Chapter 8 is a real gem. Here Monogan made the right choice to enlist an army of excellent packages to teach advanced topics not commonly covered in competing textbooks: lme4 to teach mixed effects or multi-level models, along with some of political scientists’ contributions to R in the form of MCMCpack to teach bayesian regression, cem to showcase matching methods, and wnominate to teach roll call analysis. These are topics and packages that would be unusual to see in other introductions to R or other statistical texts, which clearly shows Monogan’s intention in PAUR to provide a textbook for up-to-date political analysis.

Chapter 9 covers time series methods. I am always a bit ambivalent about teaching these in a general course, but the chapter presents the methods clearly so the key aspects are there for those who want to include them. Chapter 10 and 11 serve as a high-level capstone with coverage of matrix operations, basic programming (functions, loops, conditional expressions, etc.), optimization, and simulation. Again, as with everything in the latter third of the book, these elements make PAUR stand out among competitors as a text that is particularly appropriate for teaching methods of quantitative political science as it is currently practiced.

Overall Evaluation

PAUR is not a reference manual nor a book about R as a programming language. It is, as its title clearly states, a guidebook to practicing quantitative political science. It is the kind of text that will make it easier to teach postgraduate students how to use R, as well as provide a relevant companion text to an intermediate or advanced course in quantitative methods to be taught at other levels.

I suspect political scientists coming to R from Stata would also find the text particularly attractive given its coverage of nearly all statistical techniques in wide use in the discipline today and its reliance on familiar disciplinary examples.

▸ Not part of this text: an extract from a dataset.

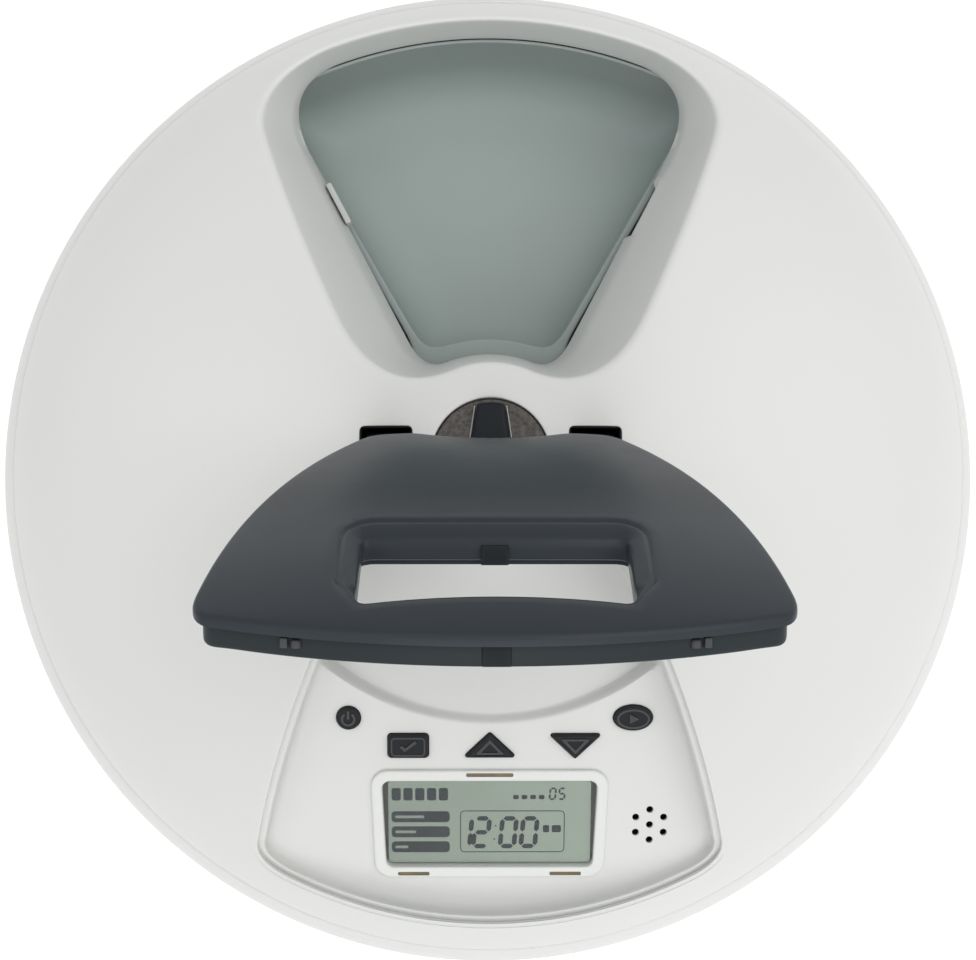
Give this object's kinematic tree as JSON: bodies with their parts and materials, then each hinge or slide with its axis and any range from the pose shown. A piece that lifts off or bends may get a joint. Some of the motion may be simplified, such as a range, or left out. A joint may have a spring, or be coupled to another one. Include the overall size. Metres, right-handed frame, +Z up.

It rightly does not attempt to rival say Cameron and Trivedi’s (2010) Microeconometrics Using Stata in scope, but adopts a focus on more cutting edge techniques at the expense of minutiae about older methods.

I applaud Monogan for Political Analysis Using R, for the ambition to provide a broadly relevant and useful new text on R, and for showcasing the value added of data sharing and reproducible research as a model of learning and teaching quantitative research. And I only dock him a few points for leaving out ggplot2. Well done.